Ini artinya, satu Alfarmart di Bolo bisa mematikan 20 warung atau UKM/Toko di sekitarnya.
Pemda Kota Bima tidak mengizinkan Alfamart berada di kota itu. Begitu juga Pemda Dompu.
Ada contoh yang layak untuk Pemkab Bima. Wali Kota Padang tegas menolak kehadiran Alfamart dengan alasan takut perekonomian masyarakat itu mati (pedagang kecil dan toko-toko di sekitarnya habis digilas sistem ekonomi kapitalis itu) dan mewacanakan, “Halal Mart” yang nantinya memasarkan prodak dari kota padang. Beda halnya dengan Pemda Kabupaten Bima. Kemana muka DPRD dan Pemda?
Dengan dalih itu ada izinnya dan dengan dalih sosialisasi dua kali di kantor camat, bukan menjadi alasan pembenar. Justru pemerintah daerah seharusnya menolak kehadiran Alfamart. Enak sekali Bupati Bima mengatakan menyebarluaskan investasi. Tapi, juga harus lihat dampak Dong.
Pemerintah daerah perlu jalan-jalan melihat daerah yang bagaimana ekonomi masyarakatnya sejahtera karena kehadiran retail modern tersebut.
Pemerintah daerah kita perlu berkaca pada sikap pemimpin yang lain. Bukankah kebijakan itu mendiskreditkan pedagang kecil?
Anggap saja satu Alfamart bisa mengakomodasi 10 tenaga kerja (dampak positifnya), lantas bagaimana dengan toko kecil yang terancam tutup karenanya?
Kebijakan pemerintah daerah juga harus dikorelasikan dengan fakta sosiologis masyarakat Bima, bagaimana ekonominya, dan apa mata pancaharian yang menghidupkan perekonomiannya.
Di Bolo, sepanjang jalan, masyarakatnya adalah pedagang kecil. Mata pancaharian hanya dengan hasil dagang.

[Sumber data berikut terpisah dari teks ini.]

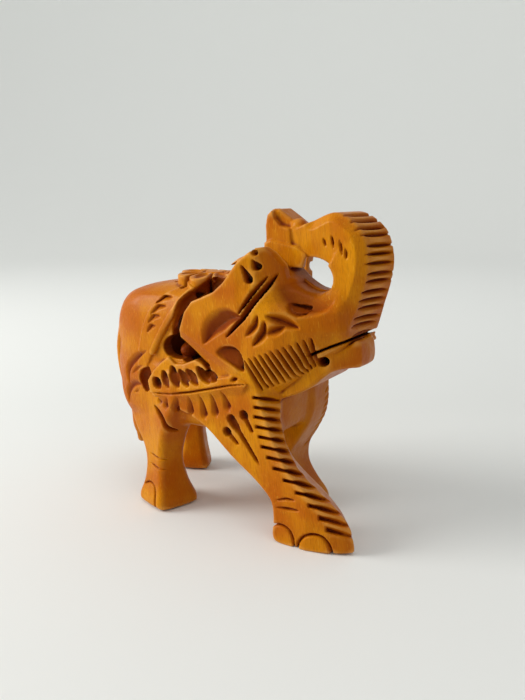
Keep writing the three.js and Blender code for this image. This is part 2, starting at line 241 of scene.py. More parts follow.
TORSO_SIDE = smooth_outline([
    (-25, 20.8), (-29.8, 22), (-33.2, 26.4), (-35.3, 32.6), (-35.9, 39), (-34.8, 45.6), (-31.2, 51.4),
    (-24.6, 55.4), (-13, 57.4), (0, 57.6), (8, 58), (15, 47), (17.5, 36), (18, 28), (16, 23.5), (6, 21),
    (-14, 20.2)])
TORSO_FRONT = smooth_outline(mirrored([
    (0, 57.8), (5.5, 57), (9.6, 54.4), (12.4, 49.4), (FLANK, 42), (14, 30), (13, 24.4),
    (9.4, 21), (0, 20)], 0))
TORSO_PLAN = smooth_outline(mirrored([
    (-36, 0), (-35, 4.6), (-31.6, 9.2), (-25.6, 12.6), (-19, FLANK), (11, FLANK), (16, 11),
    (18, 6), (18.4, 0)], 1))

HEAD_SIDE = smooth_outline([
    (5, 41), (3.4, 50), (3.6, 59), (6.6, 63.6), (11, 64.2), (15.2, 62.3), (19.1, 58.9), (23.5, 56.9),
    (27, 57.6), (30, 59), (31, 52), (31.6, 47.4), (29.6, 44.4), (24.4, 40.6), (13, 31.6), (8.6, 34.6)])
HEAD_HALF_WIDTHS = {
    66: [(4, 9), (10, 11), (13, 9), (16, 5), (20, 2), (31, 2)],
    62: [(4, 13), (10, 14.8), (13, 13.8), (16, 10.6), (19, 6.4), (22, 3.6), (31, 3)],
    59: [(4, 15), (10, 15.2), (14, 13.8), (17, 11), (20, 7.4), (24, 4.6), (31, 5.4)],
    57: [(4, 15.2), (12, 15), (15, 13.6), (18, 11.6), (21, 9), (24, 6.6), (31, 6.6)],
    55: [(4, 15.2), (13, 15.2), (16, 14), (20, 11.6), (24, 8.8), (31, 7.2)],
    53: [(4, 15.2), (13, 15.4), (17, 14.8), (21, 13), (25, 10.8), (31, 8)],
    49: [(4, 15.2), (14, 15.4), (18, 14.8), (22, 13.2), (26, 11), (31, 8)],
    45: [(4, 15.2), (14, 15.4), (18, 14.8), (22, 13.2), (26, 10.6), (29, 7.6), (32, 5)],
    41: [(4, 15.2), (12, 15.2), (16, 14.6), (20, 13.4), (24, 11), (28, 7)],
    37: [(4, 14.6), (12, 14.4), (16, 13.6), (20, 11.8), (28, 8)],
    33: [(4, 12.6), (12, 12.2), (16, 10.5), (28, 7)],
    30: [(4, 10), (28, 6)]}
HEAD_ROUNDING = 1.4
HEAD_DROP = 0.72
HEAD_DROP_FROM_Y = 0.5
HEAD_DROP_LEVELS = [50, 57]
HEAD_DEEPEST_DROP = 8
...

Memberikan izin Alfamart merupakan bukti riil keberpihakan Bupati Bima pada pemilik modal yang notabenenya kaum kapitalis. Pemda tidak berpihak pada kepentingan ekonom masyarakat Bima.
Bukankah ada wacana Badan Usaha Milik Desa (BUMDes) Mart, yang katanya sahamnya 85 persen dari Pemda? Beda dengan Alfamart yang 85 persen sahamnya asing. Kok yang didukung itu Alfamart? Seharusnya BUMDes Mart itu yang diprioritaskan
Kalau Bupati Bima cerdas, BUMDes Mart itu lebih menjanjikan dan tentunya tidak mematikan pedagang kecil. Paling tidak Kita tidak menghamba pada kaum kapitalis yang menghisap dan menghancurkan perekonomian masyarakat kecil. Sekaligus ikhtiar memodernisasi Bima dengan konsep dan tekad yang lahir dari daerah itu sendiri.
Keberadaan ekonomi masyarakat Bima yang menurut hemat saya belum menunjukan tingkat kesejahteraan, Pemda seharusnya merumuskan dan konsisten dengan BUMDes Mart, bukan malah memberi izin Alfamart. Ataukah BUMdes Mart mau disandingkan dengan Alfamart?
Pemda harus mengevaluasi izin Alfamart dengan alasan bahwa Bima belum membutuhkan itu. Pedagang-pedagang kecil akan sangat berbahaya eksistensinya. Andai kata BUMDes Mart itu sulit diwujudkan oleh Bupati, maka upaya memodernisasi pasar itu langkah keharusan.
Semoga Bupati Bima selalu sehat! (*)
)* Penulis adalah Mahasiswa Hukum Universitas Mataram.